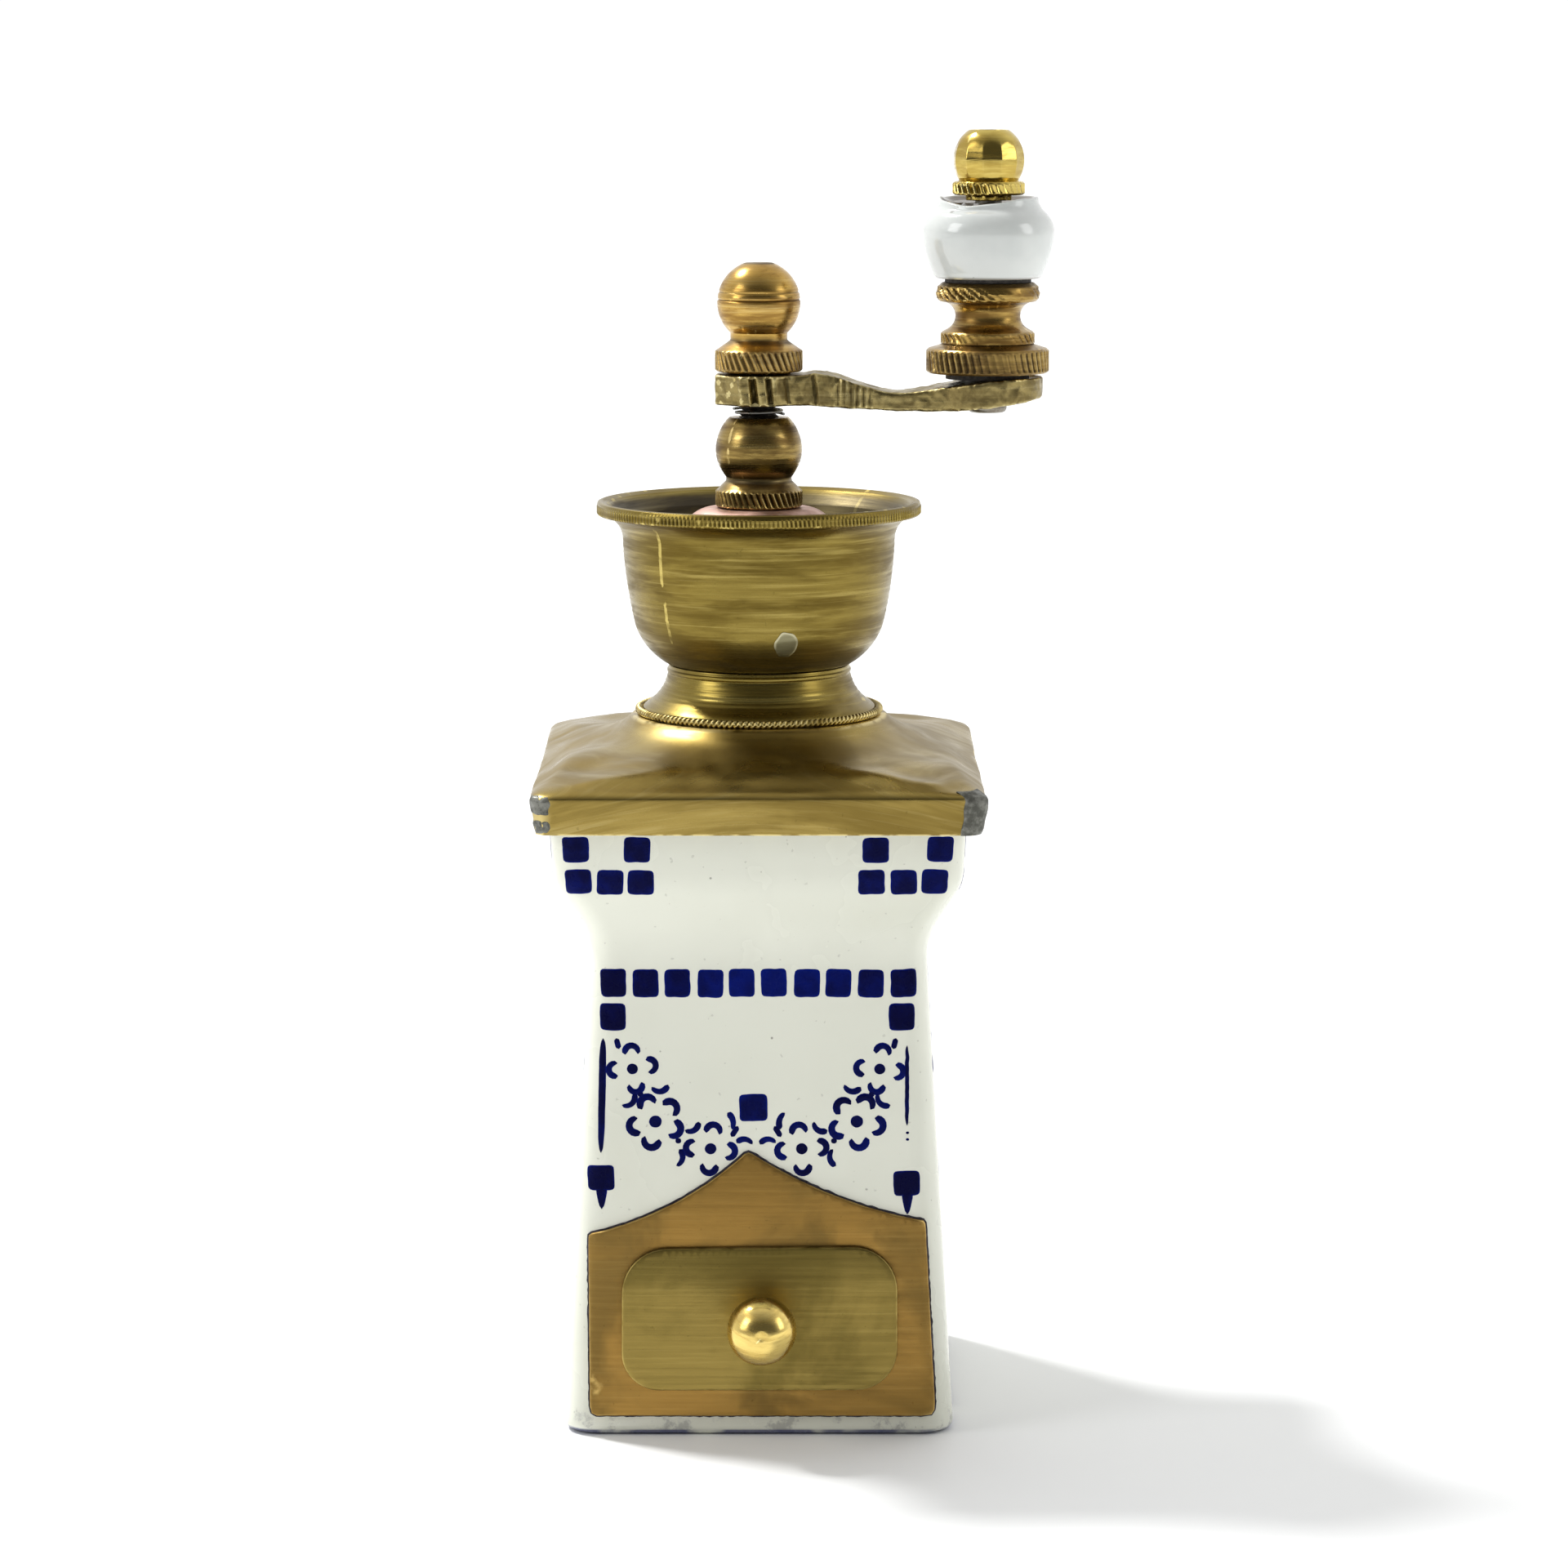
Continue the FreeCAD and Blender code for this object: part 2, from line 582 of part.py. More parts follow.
def lower_bearing_bridge():
    """Steel strap under the burrs, with raised ends that clamp the ring burr."""
    low = LOWER_STRAP_BOTTOM
    sole = low + 2.0
    top = RING_FLANGE_BOTTOM
    corners = [(-18, low), (18, low), (18, top), (12.8, top), (12.8, sole), (-12.8, sole),
               (-12.8, top), (-18, top)]
    strap = slab(rounded_wire(corners), -4.5, 4.5)
    strap = strap.cut(rod(SHAFT_TIP_R + RUNNING_GAP, low - 1, top + 1))
    for side in (-1, 1):
        strap = strap.cut(rod(SCREW_R, low - 1, top + 1, side * STRAP_SCREW_R))
    return strap


def lower_bridge_screws():
    low = LOWER_STRAP_BOTTOM
    screws = []
    for side in (-1, 1):
        x = side * STRAP_SCREW_R
        screw = rod(2.3, low - 1.5, low, x).fuse(rod(SCREW_R, low, CAP_TOP + 1.6, x))
        slot = block((x - 3, -0.35, low - 2), (x + 3, 0.35, low - 0.9))
        screws.append(screw.cut(slot))
    return Part.makeCompound(screws)


def drive_shaft():
    """Plain tip, collar under the cone, threaded body, square for the crank and a top stud."""
    collar_top = CONE_BOTTOM
    shaft = rod(SHAFT_TIP_R, SHAFT_BOTTOM, collar_top - 1)
    shaft = shaft.fuse(rod(4.6, collar_top - 1, collar_top))
    shaft = shaft.fuse(rod(SHAFT_R, collar_top, ARM_SEAT))
    half = SQUARE / 2
    square = block((-half, -half, ARM_SEAT), (half, half, ARM_HUB_TOP))
    shaft = shaft.fuse(square.common(rod(SHAFT_R, ARM_SEAT, ARM_HUB_TOP)))
    shaft = shaft.fuse(rod(STUD_R, ARM_HUB_TOP, BALL_Z - 1.5))
    return shaft.removeSplitter().cut(burr_pin())


def coil(wire_r, coil_r, low, high, turns):
    """Spring about Z between two heights: rings of points along a helix, joined by triangles."""
    sides = 8
    steps = int(16 * turns)
    first = low + wire_r
    rise = high - low - 2 * wire_r
    rings = []
    for i in range(steps + 1):
        around = 2 * math.pi * turns * i / steps
        ring = []
        for k in range(sides):
            section = 2 * math.pi * k / sides
            r = coil_r + wire_r * math.cos(section)
            z = first + rise * i / steps + wire_r * math.sin(section)
            ring.append(Vector(r * math.cos(around), r * math.sin(around), z))
        rings.append(ring)
    faces = [Part.Face(Part.makePolygon(ring + ring[:1])) for ring in (rings[0], rings[-1])]
    for ring, following in zip(rings, rings[1:]):
        for k in range(sides):
            a, b = ring[k], ring[(k + 1) % sides]
            c, d = following[k], following[(k + 1) % sides]
            faces.append(Part.Face(Part.makePolygon([a, b, d, a])))
            faces.append(Part.Face(Part.makePolygon([a, d, c, a])))
    return Part.makeSolid(Part.makeShell(faces))


# --- adjusting nut, crank and handle ----------------------------------------------------

def adjusting_nut():
    """Ball nut with a collar for the fingers. It turns on the washer and lifts the shaft."""
    bore = SHAFT_R + RUNNING_GAP
    steps = [(6.3, NUT_BOTTOM), (6.63, NUT_BOTTOM + 0.3), (6.63, 139.3), (6.1, 139.6), (5.0, 140.9),
             (4.95, 141.3)]
    steps += ball_steps(145.7, 6.6, 5.0, 4.5)
    steps += [(bore, 145.7 + math.sqrt(6.6 ** 2 - 4.5 ** 2))]
    return turned(profile_wire((bore, NUT_BOTTOM), steps))


def crank_ball_nut():
    """Blind ball nut that holds the crank on its square."""
    stud_top = BALL_Z - 1.3
    steps = [(6.3, CRANK_NUT_BOTTOM), (6.65, CRANK_NUT_BOTTOM + 0.3), (6.65, 160.5), (6.2, 160.8),
             (4.6, 161.9), (4.25, 162.3)]
    steps += ball_steps(BALL_Z, BALL_R, 4.25, 2.1)
    steps += [(0, BALL_TOP), (0, stud_top), (STUD_R, stud_top)]
    return turned(profile_wire((STUD_R, CRANK_NUT_BOTTOM), steps))


def arm_side_wire():
    """Side view of the arm: level hub, a hump, a dip and a rising end."""
    top = [Vector(x, 0, z) for x, z in ((6.9, ARM_HUB_TOP), (10.6, 157.3), (14.6, 156.0), (19.5, 154.5),
                                        (26.0, 155.0), (34.5, 156.3), (43.2, 156.6))]
    bottom = [Vector(x, 0, z) for x, z in ((43.2, 153.7), (34.5, 152.3), (23.0, 151.6), (15.0, 152.0),
                                           (4.5, ARM_SEAT))]
    edges = []
    for points in (top, bottom):
        curve = Part.BSplineCurve()
        curve.interpolate(points)
        edges.append(curve.toShape())
    corners = [(-8, ARM_SEAT), (-8, ARM_HUB_TOP)]
    left = [bottom[-1]] + [Vector(x, 0, z) for x, z in corners] + [top[0]]
    edges += [Part.LineSegment(a, b).toShape() for a, b in zip(left, left[1:])]
    edges.append(Part.LineSegment(top[-1], bottom[0]).toShape())
    return Part.Wire(Part.__sortEdges__(edges))


def arm_plan():
    """Plan of the arm, as an upright prism: eight-sided hub, waisted arm and round pad."""
    low, height = 150.0, 9.0
    hub_r = 7.1
    hub_points = [Vector(hub_r * math.cos(math.radians(a)), hub_r * math.sin(math.radians(a)), low)
                  for a in range(22, 383, 45)]
    hub_points[-1] = hub_points[0]
    hub = Part.Face(Part.makePolygon(hub_points)).extrude(Vector(0, 0, height))
    one_side = [(4.0, 5.2), (8.0, 4.2), (12.0, 5.1), (18.0, 4.3), (24.0, 4.5), (29.0, 6.3), (34.5, PAD_R)]
    edges = []
    for sign in (1, -1):
        curve = Part.BSplineCurve()
        curve.interpolate([Vector(x, sign * y, low) for x, y in one_side])
        edges.append(curve.toShape())
    for x, y in (one_side[0], one_side[-1]):
        edges.append(Part.LineSegment(Vector(x, -y, low), Vector(x, y, low)).toShape())
    blade = Part.Face(Part.Wire(Part.__sortEdges__(edges))).extrude(Vector(0, 0, height))
    pad = rod(PAD_R, low, low + height, HANDLE_X)
    return hub.fuse([blade, pad])


def crank_arm():
    """Cast arm. A low boss under the nut, a flat seat for the handle, and a square hole."""
    arm = slab(arm_side_wire(), -12, 12).common(arm_plan())
    arm = arm.fuse(rod(4.6, ARM_HUB_TOP - 0.5, CRANK_NUT_BOTTOM))
    arm = arm.cut(rod(PAD_R - 0.6, PAD_TOP, PAD_TOP + 3, HANDLE_X))
    return arm.cut(drive_shaft()).cut(handle_pin())


def handle_pin():
    """Pin riveted in the arm, with a domed head below and a thread on top."""
    head_r = 2.9
    low, seat = 151.2, 152.5
    steps = [(2.2, low), (head_r, 151.7, head_r, 152.2), (head_r, seat), (PIN_R, seat)]
    steps += [(PIN_R, PIN_TOP), (0, PIN_TOP)]
    pin = turned(profile_wire((0, low), steps))
    pin.translate(Vector(HANDLE_X, 0, 0))
    return pin


def handle_piece(start, steps):
    """A turned piece of the handle, on the handle's own axis."""
    piece = turned(profile_wire(start, steps))
    piece.translate(Vector(HANDLE_X, 0, 0))
    return piece


def handle_washer():
    top = SPOOL_BOTTOM - 0.08
    return handle_piece((PIN_R, PAD_TOP), [(6.3, PAD_TOP), (6.3, top), (PIN_R, top)])


def handle_spool():
    """Turned brass foot of the handle: flange, step, waist and bead."""
    bore = PIN_R + RUNNING_GAP
    steps = [(8.9, SPOOL_BOTTOM), (9.3, SPOOL_BOTTOM + 0.3), (9.3, 160.6), (8.9, 160.9), (7.6, 161.4),
             (7.1, 161.5), (7.1, 163.2), (6.6, 163.5), (4.9, 165.6, 6.5, 167.9), (7.6, 168.1),
             (7.9, 169.2, 7.6, 170.2), (6.9, SPOOL_TOP), (bore, SPOOL_TOP)]
    return handle_piece((bore, SPOOL_BOTTOM), steps)


def bead_seat_washer():
    bore = PIN_R + 0.1
    return handle_piece((bore, SPOOL_TOP), [(6.5, SPOOL_TOP), (6.5, BEAD_BOTTOM), (bore, BEAD_BOTTOM)])


def handle_bead():
    """Glazed grip: full-bellied, drawn in at the shoulder, with a dished top."""
    bore = PIN_R + 0.3
    dish = FINIAL_BOTTOM - 0.1
    steps = [(8.0, BEAD_BOTTOM), (8.3, BEAD_BOTTOM + 0.4), (9.6, 174.6, 10.0, 177.6),
             (9.7, 179.9, 8.5, 181.7), (7.7, 182.5, 7.3, 183.4), (7.0, BEAD_TOP), (5.6, dish), (bore, dish)]
    return handle_piece((bore, BEAD_BOTTOM), steps)


def handle_finial():
    """Cap nut on the pin: short neck, collar and ball."""
    steps = [(3.6, FINIAL_BOTTOM), (3.6, 183.8), (5.2, 183.8), (5.5, 184.1), (5.5, 185.5), (5.2, 185.8)]
    steps += ball_steps(189.0, 5.4, 4.4, 3.0)
    steps += [(2.6, TOTAL_HEIGHT), (0, TOTAL_HEIGHT), (0, PIN_TOP), (PIN_R, PIN_TOP)]
    return handle_piece((PIN_R, FINIAL_BOTTOM), steps)


def main():
    os.makedirs("parts", exist_ok=True)
    save("ceramic_body", ceramic_body())
    save("drawer_escutcheon", drawer_escutcheon())
    save("escutcheon_rivet", escutcheon_rivet())
    save("drawer_sleeve", drawer_sleeve())
    save("drawer_box", drawer_box())
    save("drawer_front", drawer_front())
    save("drawer_knob", drawer_knob())
    save("drawer_knob_nut", drawer_knob_nut())
    shell, solder = cap_parts()
    save("cap_shell", shell)
    save("corner_solder", solder)
    save("cap_cement_bed", cap_cement_bed())
    save("neck_pedestal", neck_pedestal())
    save("neck_bead_ring", neck_bead_ring())
    bowl, bridge, rivets = hopper_parts()
    save("hopper_bowl", bowl)
    save("hopper_bridge", bridge)
    save("bridge_rivets", rivets)
    save("bridge_bush", bridge_bush())
    save("thrust_washer", thrust_washer())
    save("ring_burr", ring_burr())
    save("lower_bearing_bridge", lower_bearing_bridge())
    save("lower_bridge_screws", lower_bridge_screws())
    save("adjusting_nut", adjusting_nut())
    save("lock_spring", coil(LOCK_WIRE_R, 3.5, NUT_TOP + 0.75, ARM_SEAT - 0.05, 1.75))
    save("drive_shaft", drive_shaft())
    save("cone_burr", cone_burr())
    save("cone_burr_pin", burr_pin())
    save("spindle_spring", coil(0.4, 4.2, CONE_TOP, BUSH_BOTTOM, 7))
    save("crank_arm", crank_arm())
    save("crank_ball_nut", crank_ball_nut())
    save("handle_pin", handle_pin())
    save("handle_washer", handle_washer())
    save("handle_finial", handle_finial())
    save("handle_spool", handle_spool())
    save("bead_seat_washer", bead_seat_washer())
    save("handle_bead", handle_bead())


main()
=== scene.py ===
import math
import random
import bmesh
import bpy
import numpy as np
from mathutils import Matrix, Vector, noise
from mathutils.geometry import delaunay_2d_cdt


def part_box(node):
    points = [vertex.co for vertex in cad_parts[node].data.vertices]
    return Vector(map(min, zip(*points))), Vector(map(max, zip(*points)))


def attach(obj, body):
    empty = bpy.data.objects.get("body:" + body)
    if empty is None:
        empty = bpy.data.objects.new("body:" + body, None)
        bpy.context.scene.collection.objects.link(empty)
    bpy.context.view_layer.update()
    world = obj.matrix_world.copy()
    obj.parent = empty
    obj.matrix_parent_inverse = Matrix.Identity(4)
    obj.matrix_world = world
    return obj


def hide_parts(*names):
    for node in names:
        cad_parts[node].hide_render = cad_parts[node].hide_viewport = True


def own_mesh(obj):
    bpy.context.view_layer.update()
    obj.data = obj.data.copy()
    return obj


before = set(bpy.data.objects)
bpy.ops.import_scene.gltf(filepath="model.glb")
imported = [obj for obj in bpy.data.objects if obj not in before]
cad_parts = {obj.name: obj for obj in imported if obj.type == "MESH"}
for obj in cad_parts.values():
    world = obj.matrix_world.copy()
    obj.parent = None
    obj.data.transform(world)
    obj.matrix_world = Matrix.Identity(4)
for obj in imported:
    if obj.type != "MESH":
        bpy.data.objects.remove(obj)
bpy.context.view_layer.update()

# A small coffee mill: glazed body with cobalt painting, brass cap, neck and hopper, crank and
# drawer. Lengths are millimetres, and turn into metres where a mesh is made.

random.seed(11)
MM = 0.001
HANDLE_X = (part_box("handle_spool")[0].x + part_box("handle_spool")[1].x) / 2 / MM


def low_of(node):
    """Height of a node's lowest point."""
    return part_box(node)[0].z / MM


def high_of(node):
    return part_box(node)[1].z / MM


# --- lines and grids --------------------------------------------------------------------

def arc(start, middle, end, count=10):
    """Points of the arc through three points, without the first."""
    (ax, ay), (bx, by), (cx, cy) = start, middle, end
    d = 2 * (ax * (by - cy) + bx * (cy - ay) + cx * (ay - by))
    a2, b2, c2 = ax * ax + ay * ay, bx * bx + by * by, cx * cx + cy * cy
    ox = (a2 * (by - cy) + b2 * (cy - ay) + c2 * (ay - by)) / d
    oy = (a2 * (cx - bx) + b2 * (ax - cx) + c2 * (bx - ax)) / d
    radius = math.hypot(ax - ox, ay - oy)
    first = math.atan2(ay - oy, ax - ox)
    way = 1 if (bx - ax) * (cy - by) - (by - ay) * (cx - bx) > 0 else -1
    sweep = (math.atan2(cy - oy, cx - ox) - first) * way % (2 * math.pi) * way
    angles = [first + sweep * (i + 1) / count for i in range(count)]
    return [(ox + radius * math.cos(a), oy + radius * math.sin(a)) for a in angles]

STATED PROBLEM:
Only the lines from the one containing "points = [vertex.co" through the one containing "before = set(bpy.data.objects)" are to be extracted, exactly as they appear, with both ends included.

REPLY:
    points = [vertex.co for vertex in cad_parts[node].data.vertices]
    return Vector(map(min, zip(*points))), Vector(map(max, zip(*points)))


def attach(obj, body):
    empty = bpy.data.objects.get("body:" + body)
    if empty is None:
        empty = bpy.data.objects.new("body:" + body, None)
        bpy.context.scene.collection.objects.link(empty)
    bpy.context.view_layer.update()
    world = obj.matrix_world.copy()
    obj.parent = empty
    obj.matrix_parent_inverse = Matrix.Identity(4)
    obj.matrix_world = world
    return obj


def hide_parts(*names):
    for node in names:
        cad_parts[node].hide_render = cad_parts[node].hide_viewport = True


def own_mesh(obj):
    bpy.context.view_layer.update()
    obj.data = obj.data.copy()
    return obj


before = set(bpy.data.objects)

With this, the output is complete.